In March 2022, shortly after the start of the Russian invasion of Ukraine, an attempt was made to take control of the building with the assistance of Bokotey Janos, the director of General Agency of UDP in Hungary. Bokotey amended the purchase agreement to allow for the registration of ownership rights to the building to the buyer. However, the UDP's Hungarian lawyer revealed the deal to the Ukrainian management, and the UDP deployed armed guards to regain control of the premises.

It was revealed that Pavlo Yatsenko's predecessor had transferred the property to Transhold Kft, making it impossible to complete the sale to Intelcom. The final beneficiary owner of Transhold Kft is UDP, and the transfer to Transhold Kft could have saved the building from Intelcom with a possibility to eventually regain the building by UDP. However, the position of UDP changed after the appointment of Pavlo Yatsenko as the head of UDP and Konstantin Kostyuchenko as the director of Transhold Kft, a legal owner of the building at that moment.
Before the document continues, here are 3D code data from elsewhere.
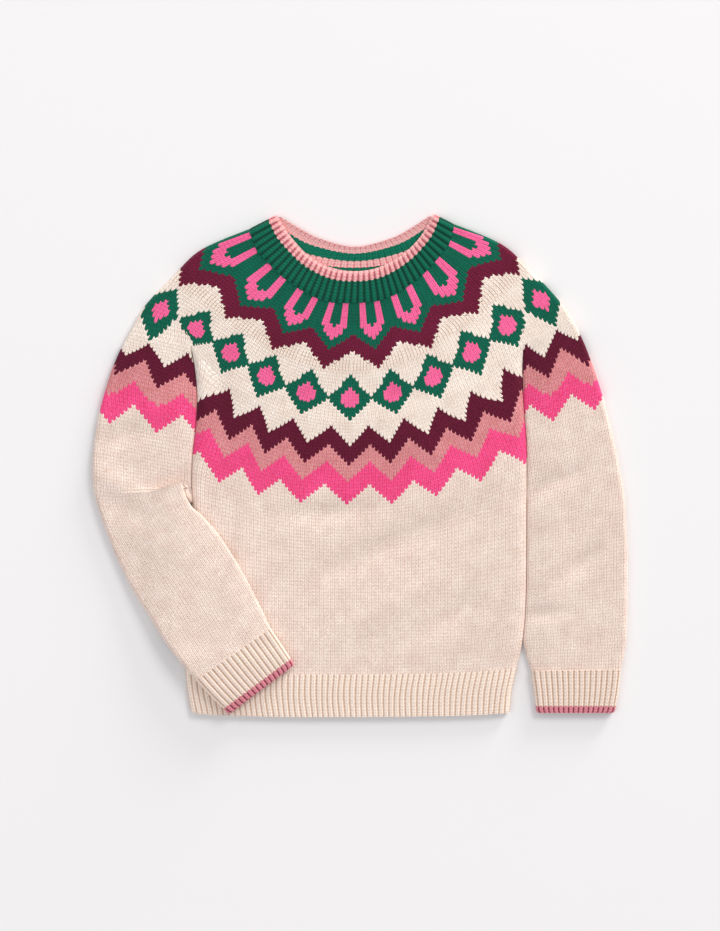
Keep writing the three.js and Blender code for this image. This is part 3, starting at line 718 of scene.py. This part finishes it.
def drape(x, y, reach=DRAPE_REACH):
    """Height at which the bent sleeve lies: on the table outside, on the body inside."""
    inside = x - edge_at(-1, max(y, -190))
    height = LIE + DRAPE_GAP + HEM_RELIEF * smooth((-168 - y) / 22) - HEM_DROOP * smooth((-214 - y) / 30)
    return height * smooth((inside + reach) / (reach - DRAPE_EDGE))


def fullness(x, y):
    """The air in the sleeve evens out the step that it lies on."""
    return drape(x, y, FULL_REACH) - drape(x, y)


def ring_stations(top_count, under_count, round_count=7):
    """Round the tube from the body's side over the top: side, angle in degrees, or a share across."""
    stations = [("in", 90 * k / round_count, 1) for k in range(round_count)]
    stations += [("across", k / top_count, 1) for k in range(top_count + 1)]
    stations += [("out", 90 - 90 * k / round_count, 1) for k in range(1, round_count + 1)]
    stations += [("out", 90 * k / round_count, 0) for k in range(1, round_count)]
    stations += [("across", 1 - k / under_count, 0) for k in range(under_count + 1)]
    stations += [("in", 90 - 90 * k / round_count, 0) for k in range(1, round_count + 1)]
    return stations


def elbow_fold(place):
    """The bent sleeve is tucked under at its inner side, turns back and comes up over itself.
    Gives that shift in plan, and how far the cloth is lifted onto the body."""
    turn = (place - ELBOW) / ELBOW_TURN
    tuck = smooth((place - ELBOW + 0.8) / 0.8) * (1 - smooth(turn * 1.15))
    lip = smooth(turn * 1.15) * (1 - smooth((turn - 1) * ELBOW_TURN / (1 - ELBOW_TURN)))
    lifted = 0.3 * smooth(turn / 0.35) + 0.7 * smooth((turn - 0.7) / 0.3)
    return np.array([-6.0 * lip, 5.2 * lip - 14.0 * tuck]), lifted


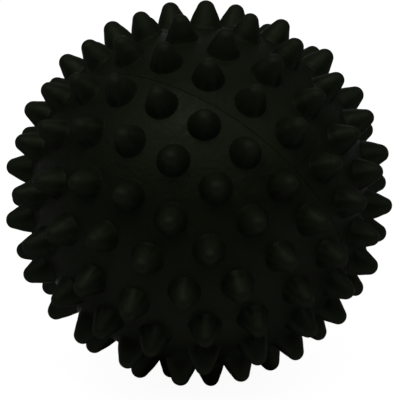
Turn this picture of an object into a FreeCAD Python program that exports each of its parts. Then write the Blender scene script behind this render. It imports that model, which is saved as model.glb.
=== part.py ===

Kostyuchenko consulted a legal opinion from Intelcom's lawyers that suggested the transfer to Transhold Kft was not legally appropriate, and the property should be returned to the General Agency of UDP. Following the legal opinion, Yatsenko and Kostyuchenko decided to return the building to the Hungarian agency of UDP, which made the building vulnerable again, leading to the attempted takeover.

Bokotey Janos signed an additional agreement in March 2022, changing the procedural order for transferring the property, and a transfer of ownership act was signed. Kostyuchenko, as the director of Transhold Kft, entered into a new contract with Intelcom Kft as the "new owner" and began collecting rent for the "new owner". Fortunately, the lawyer who prepared the documents for the transfer of the building made a mistake, which gave the UDP time to stop the registration process.

Both Kostyuchenko and Bokotey were dismissed from their positions. Despite the attempt to take control of the building, the UDP is determined to defend the property and retain ownership.